Another team also had an issue with inadequate power coming from the stock battery from the robotics kit.
If this weren’t an open hardware contest, that would be a fixed, non-negotiable design element.
Because it’s open hardware, Giseburt and the guys went out and picked up a radio-controlled toy battery and wired it on to the robot.
If this weren’t open hardware, “we’d have definitely voided the warranty,” Giseburt said.
Kansas City Open Hardware Group chief Hal Gottfried has organized an annual conference since 2013. The one-day summit gathers open hardware experts and enthusiasts from its 1,500-member pool.
The 2016 local open hardware conference may feature the summit alongside the robotics speed build, but Gottfried said he wanted to showcase the technology’s possibilities in application this year through the contest.
The contest was as much a showcase of new technology as a crash course in tomorrow’s critical job skills.
“I don’t want to (my nephews) to get to my age and not know how this stuff works,” Giseburt said.
A time is coming soon where “labor isn’t going to be worth as much as the ability to drive a robot,” he forecasted. “Look at a Tesla factory: the whole thing looks like ‘iRobot.’”
Tim Middleton, a contest participant and Lawrence 3-D printing teacher, assured all interested that the open hardware group was many magnitudes away from accidentally creating “The Terminator.”
“Currently, the amount of code in these things gives them a capacity nowhere even near say, an ant,” Middleton said.
Yet, there’s an uncanny combination of wonder and a dash of creepiness that follows watching a robot and realizing that it knows where in space it is.
Late in the day on day one, Giseburt and his nephews had succeeded in instructing their four-wheeled robot to turn when it sees a cone marking the end of the field.

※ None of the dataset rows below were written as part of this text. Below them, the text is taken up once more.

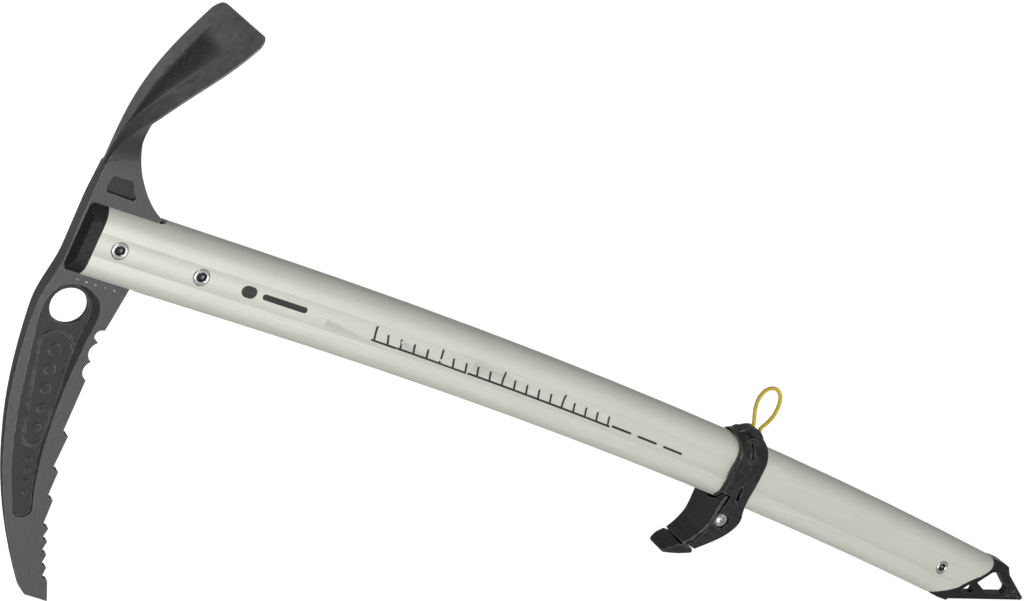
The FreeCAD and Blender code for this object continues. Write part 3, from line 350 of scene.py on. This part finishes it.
def bare_metal(name, tint, smooth, rough, grain_size, stain):
    """Bare metal with fine turning marks, small pits and a dull stain."""
    item = Material(name)
    marks = item.noise(grain_size, 4, 0.6, stretch=(1, 0.3, 1))
    pits = item.ramp(item.noise(0.5 * MM, 3, 0.6), (0.62, 0.0), (0.72, 1.0))
    dull = item.noise(3 * MM, 4, 0.6)
    stained = tuple(0.45 * part for part in tint)
    tone = item.mix(item.times(dull, stain), tint, stained)
    pit_floor = (0.12, 0.12, 0.12)
    tone = item.mix(item.times(pits, 0.4), tone, pit_floor)
    return item.finish(
        Base_Color=tone, Metallic=1.0, Roughness=item.ramp(marks, (0.3, smooth), (0.7, rough)),
        Normal=item.bump(marks, 0.25, 0.02 * MM),
    )


def black_ink():
    """Printed ink: nearly black, slightly uneven and rubbed thin in places."""
    item = Material("black_ink")
    thin = item.ramp(item.noise(1.1 * MM, 4, 0.7), (0.62, 0.0), (0.74, 1.0))
    tone = item.mix(item.times(thin, 0.35), (0.012, 0.012, 0.013), (0.13, 0.13, 0.12))
    grain = item.noise(0.25 * MM, 3, 0.6)
    return item.finish(
        Base_Color=tone, Roughness=item.ramp(grain, (0.3, 0.35), (0.7, 0.6)),
        Normal=item.bump(grain, 0.2, 0.01 * MM),
    )


def yellow_cord():
    """Polyester braid: yellow yarn with painted shade in the grooves between strands, and a little soiling.
    """
    item = Material("yellow_cord")
    braid = item.tree.nodes.new("ShaderNodeVertexColor")
    braid.layer_name = "braid"
    yarn = item.noise(0.09 * MM, 3, 0.7, stretch=(1, 1, 0.5))
    tone = item.mix(yarn, (0.60, 0.46, 0.015), (0.86, 0.70, 0.05))
    # Painted shade: the braid layer darkens the grooves between the strands.
    groove = (0.30, 0.22, 0.012)
    tone = item.mix(braid.outputs["Color"], groove, tone)
    soil = item.ramp(item.noise(3 * MM, 4, 0.6), (0.5, 0.0), (0.75, 1.0))
    soiled = (0.33, 0.26, 0.06)
    tone = item.mix(item.times(soil, 0.3), tone, soiled)
    return item.finish(
        Base_Color=tone, Roughness=item.ramp(yarn, (0.3, 0.6), (0.7, 0.85)), Sheen_Weight=0.2,
        Normal=item.bump(yarn, 0.5, 0.05 * MM),
    )


def pale_floor():
    """Matt white paper with a glow that only the camera sees, so that it doesn't light the axe."""
    item = Material("floor_paper")
    fibre = item.noise(4 * MM, 3, 0.6)
    seen = item.node("LightPath").outputs["Is Camera Ray"]
    glow = 0.72
    return item.finish(
        Base_Color=item.mix(fibre, (0.80, 0.80, 0.80), (0.84, 0.84, 0.84)), Roughness=0.95,
        Emission_Color=(1.0, 1.0, 1.0), Emission_Strength=item.times(seen, glow),
    )


# ---------------------------------------------------------------- where things are


ARC = Vector(joints["slider_travel"]["pos_m"])
RIVET_LOW, RIVET_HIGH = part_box("head_rivets")
RIVET_RADIUS = (RIVET_HIGH.x - RIVET_LOW.x) / 2
AXIS_X = RIVET_LOW.x + RIVET_RADIUS
RIVET_Z = RIVET_HIGH.z - RIVET_RADIUS
BEND_RADIUS = AXIS_X - ARC.x


def on_shaft(depth, across):
    """The mid-plane point at a depth below the upper rivet, and so far to the adze side."""
    straight = min(depth, RIVET_Z - ARC.z)
    turn = (depth - straight) / BEND_RADIUS
    reach = BEND_RADIUS + across
    return Vector((ARC.x + reach * math.cos(turn), 0, RIVET_Z - straight - reach * math.sin(turn)))


def skin_of(name):
    """A search tree of one CAD node's surface."""
    mesh = nodes[name].data
    points = [vertex.co for vertex in mesh.vertices]
    return BVHTree.FromPolygons(points, [tuple(polygon.vertices) for polygon in mesh.polygons])


# ---------------------------------------------------------------- small pieces made here


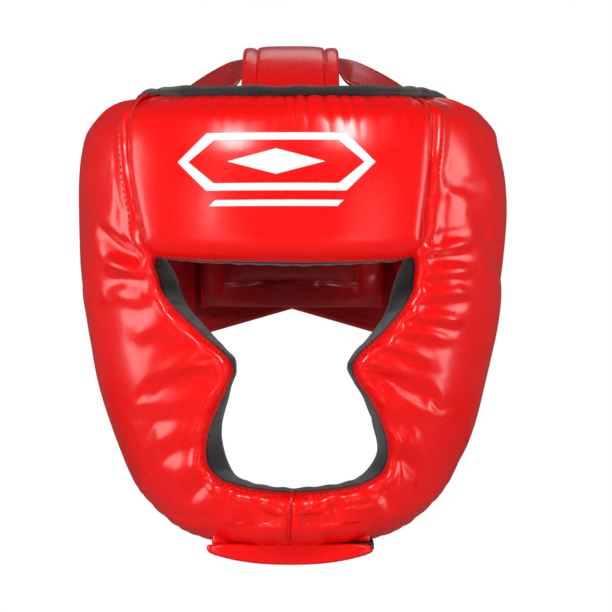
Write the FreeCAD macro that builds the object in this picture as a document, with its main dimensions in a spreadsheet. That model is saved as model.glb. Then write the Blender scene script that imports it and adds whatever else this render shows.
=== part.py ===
"""Closed-face boxing headgear as a parametric FreeCAD document.

The wearer faces -Y, +X is the wearer's left-hand side as somebody in front
sees it on the right, +Z is up. The origin is the middle of the head cavity at
eye level. Lengths are millimetres.

The padded shell lies between two lofts of ovals: the head and the head plus
its padding. Flat outlines, extruded through the lofts, cut the shell into the
forehead panel, the two side panels, bindings and welts. Straps follow ovals
that are offset from the same head size, so they move with it.
"""

import FreeCAD, Part
import os

import Sketcher

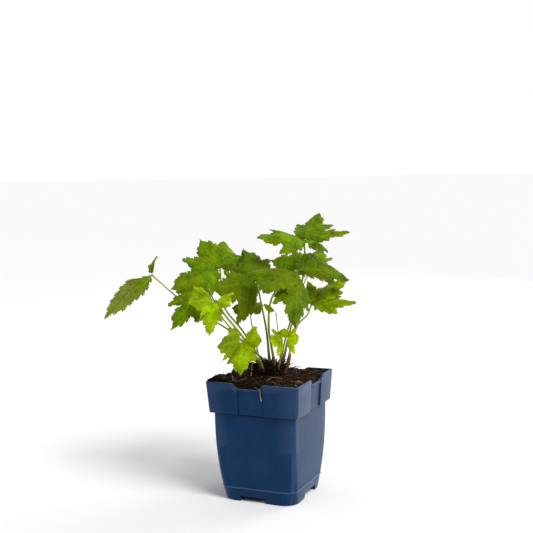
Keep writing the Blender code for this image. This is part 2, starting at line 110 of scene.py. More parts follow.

It turns like it has an actual brain, like it has a sense of itself.
“But it’s not, you know, sentient or anything. Nor can it self replicate,” Middleton said.
“Self-replicating bots are not allowed,” Gottfried called from the end of the room.
Giseburt and his nephews would walk away with first place. Middleton and his team would come in second.
Winners received an awards package that included a voucher to electronics outlet Sain Labs, the contest’s lead sponsor, and access to the Hammerspace Community Workshop, a Brookside DIY lab and maker space, among other prizes.
All contestants got to keep the robot kits.